Probably not, since errors as values are way better than exceptions.

nomel 2 hours ago | parent [-]

How so? An exception is a value that's given the closest, conceptually appropriate, point that was decided to handle the value, allowing you to keep your "happy path" as clean code, and your "exceptional circumstances" path at the level of abstraction that makes sense.

It's way less book-keeping with exceptions, since you, intentionally, don't have to write code for that exceptional behavior, except where it makes sense to. The return by value method, necessarily, implements the same behavior, where handling is bubbled up to the conceptually appropriate place, through returns, but with much more typing involved.
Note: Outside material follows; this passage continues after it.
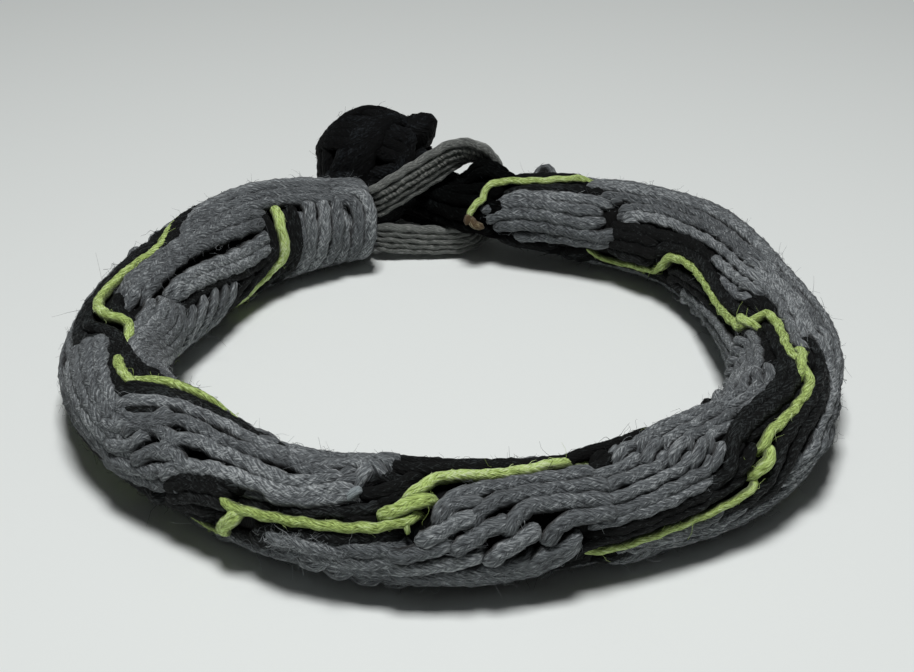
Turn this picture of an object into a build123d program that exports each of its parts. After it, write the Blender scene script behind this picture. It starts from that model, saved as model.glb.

Care is required for either, since not properly bubbling up an exception can happen in either case (no re-raise for exceptions, no return after handling for return).

yoyohello13 2 hours ago | parent | next [-]

There are many many pages of text discussing this topic, but having programmed in both styles, exceptions make it too easy for programmer to simply ignore them. Errors as values force you to explicitly handle it there, or toss it up the stack. Maybe some other languages have better exception handling but in Python it’s god awful. In big projects you can basically never know when or how something can fail.

nomel an hour ago | parent [-]

I would claim the opposite. If you don't catch an exception, you'll get a halt.

With return values, you can trivially ignore an exception.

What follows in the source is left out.